* [GIVEN TASK]:
Return each line of the material verbatim.

* [DATASET CONTENT]:
******************************

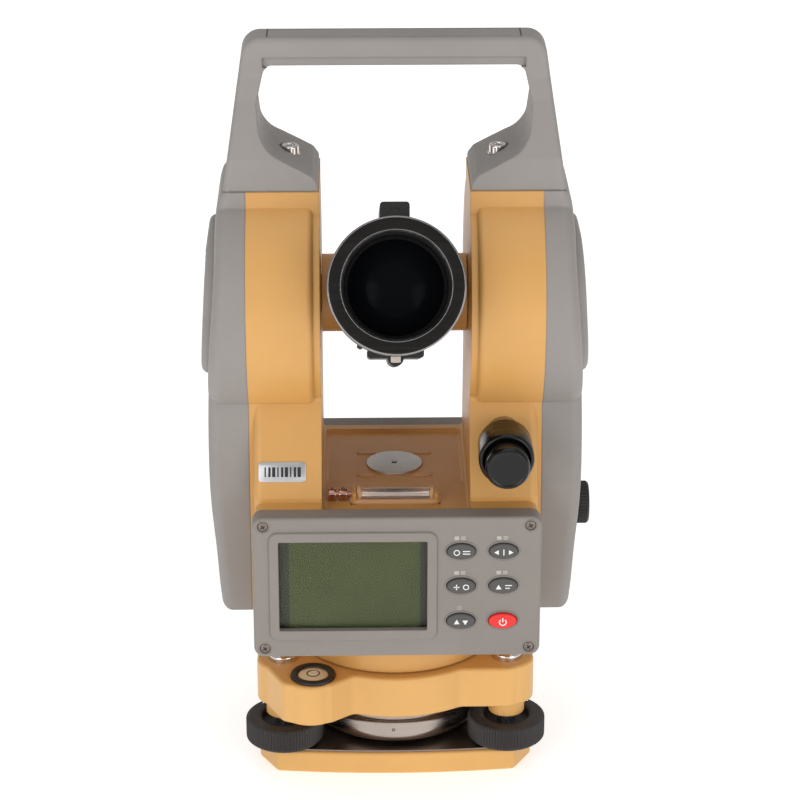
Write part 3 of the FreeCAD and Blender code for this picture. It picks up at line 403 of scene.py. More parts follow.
def lacquer(name, colour):
    """Smooth, dark plastic with a soft shine and faint handling marks."""
    look = Look(name, colour, 0.2, Specular_IOR_Level=0.28, Coat_Weight=0.1, Coat_Roughness=0.1)
    look.bevelled(mm(0.3))
    look.bump(look.noise(1900, 2.0), mm(0.004), 0.3)
    look.shade(look.spread(look.noise(30, 3.0), 0, 1), 0.8, 1.3)
    look.roughen(look.noise(150, 4.0), 0.16, 0.28)
    return look.material


def glass_with_painted_sheen():
    """Dark objective glass with a painted reflection: its colour gets lighter with distance from the Y axis.
    """
    look = Look("glass_with_painted_sheen", srgb(9, 10, 12), 0.16, 0.0, IOR=1.5, Specular_IOR_Level=0.02, Coat_Weight=0.0)
    # painted reflection: base colour up to 1.6 times lighter with distance from the Y axis, full at 24 mm
    look.shade(look.spread(look.radius("y"), 0, 1, 0.0, 0.024), 0.8, 1.6)
    look.roughen(look.noise(200, 3.0), 0.12, 0.22)
    return look.material


def liquid_crystal():
    """Reflective liquid-crystal glass: a slightly uneven olive field with a fine grid of cells."""
    look = Look("liquid_crystal", srgb(88, 94, 68), 0.45, Specular_IOR_Level=0.1)
    pixels = look.add("ShaderNodeTexBrick", offset=0.0)
    pixels.inputs["Scale"].default_value = 1.0
    for word, number in (("Brick Width", mm(0.42)), ("Row Height", mm(0.42)), ("Mortar Size", mm(0.03))):
        pixels.inputs[word].default_value = number
    swap = look.add("ShaderNodeSeparateXYZ")
    look.link(look.where, swap.inputs[0])
    plane = look.add("ShaderNodeCombineXYZ")
    look.link(swap.outputs[0], plane.inputs[0])
    look.link(swap.outputs[2], plane.inputs[1])
    look.link(plane.outputs[0], pixels.inputs["Vector"])
    look.bump(pixels.outputs["Fac"], mm(0.01), 0.2)
    look.shade(look.spread(look.noise(28, 2.0), 0, 1), 0.92, 1.08)
    return look.material


def spirit():
    """Pale level spirit behind glass, with a slight cloudiness."""
    look = Look("spirit", srgb(226, 214, 186), 0.08, Coat_Weight=0.8, Coat_Roughness=0.03)
    look.shade(look.spread(look.noise(160, 3.0), 0, 1), 0.94, 1.04)
    return look.material


def printed(name, colour, roughness=0.5):
    """Screen-printed ink."""
    look = Look(name, colour, roughness)
    look.shade(look.spread(look.noise(1500, 2.0), 0, 1), 0.93, 1.0)
    return look.material


YELLOW = paint("yellow_paint", srgb(204, 153, 85))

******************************

* [RESPONSE TO THE TASK]:
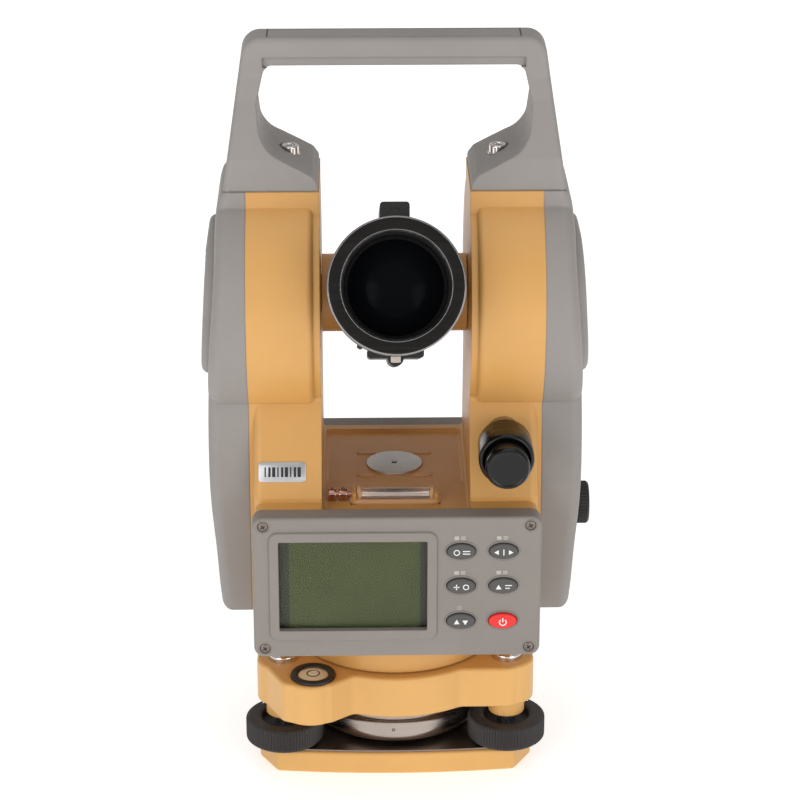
Write part 3 of the FreeCAD and Blender code for this picture. It picks up at line 403 of scene.py. More parts follow.
def lacquer(name, colour):
    """Smooth, dark plastic with a soft shine and faint handling marks."""
    look = Look(name, colour, 0.2, Specular_IOR_Level=0.28, Coat_Weight=0.1, Coat_Roughness=0.1)
    look.bevelled(mm(0.3))
    look.bump(look.noise(1900, 2.0), mm(0.004), 0.3)
    look.shade(look.spread(look.noise(30, 3.0), 0, 1), 0.8, 1.3)
    look.roughen(look.noise(150, 4.0), 0.16, 0.28)
    return look.material


def glass_with_painted_sheen():
    """Dark objective glass with a painted reflection: its colour gets lighter with distance from the Y axis.
    """
    look = Look("glass_with_painted_sheen", srgb(9, 10, 12), 0.16, 0.0, IOR=1.5, Specular_IOR_Level=0.02, Coat_Weight=0.0)
    # painted reflection: base colour up to 1.6 times lighter with distance from the Y axis, full at 24 mm
    look.shade(look.spread(look.radius("y"), 0, 1, 0.0, 0.024), 0.8, 1.6)
    look.roughen(look.noise(200, 3.0), 0.12, 0.22)
    return look.material


def liquid_crystal():
    """Reflective liquid-crystal glass: a slightly uneven olive field with a fine grid of cells."""
    look = Look("liquid_crystal", srgb(88, 94, 68), 0.45, Specular_IOR_Level=0.1)
    pixels = look.add("ShaderNodeTexBrick", offset=0.0)
    pixels.inputs["Scale"].default_value = 1.0
    for word, number in (("Brick Width", mm(0.42)), ("Row Height", mm(0.42)), ("Mortar Size", mm(0.03))):
        pixels.inputs[word].default_value = number
    swap = look.add("ShaderNodeSeparateXYZ")
    look.link(look.where, swap.inputs[0])
    plane = look.add("ShaderNodeCombineXYZ")
    look.link(swap.outputs[0], plane.inputs[0])
    look.link(swap.outputs[2], plane.inputs[1])
    look.link(plane.outputs[0], pixels.inputs["Vector"])
    look.bump(pixels.outputs["Fac"], mm(0.01), 0.2)
    look.shade(look.spread(look.noise(28, 2.0), 0, 1), 0.92, 1.08)
    return look.material


def spirit():
    """Pale level spirit behind glass, with a slight cloudiness."""
    look = Look("spirit", srgb(226, 214, 186), 0.08, Coat_Weight=0.8, Coat_Roughness=0.03)
    look.shade(look.spread(look.noise(160, 3.0), 0, 1), 0.94, 1.04)
    return look.material


def printed(name, colour, roughness=0.5):
    """Screen-printed ink."""
    look = Look(name, colour, roughness)
    look.shade(look.spread(look.noise(1500, 2.0), 0, 1), 0.93, 1.0)
    return look.material


YELLOW = paint("yellow_paint", srgb(204, 153, 85))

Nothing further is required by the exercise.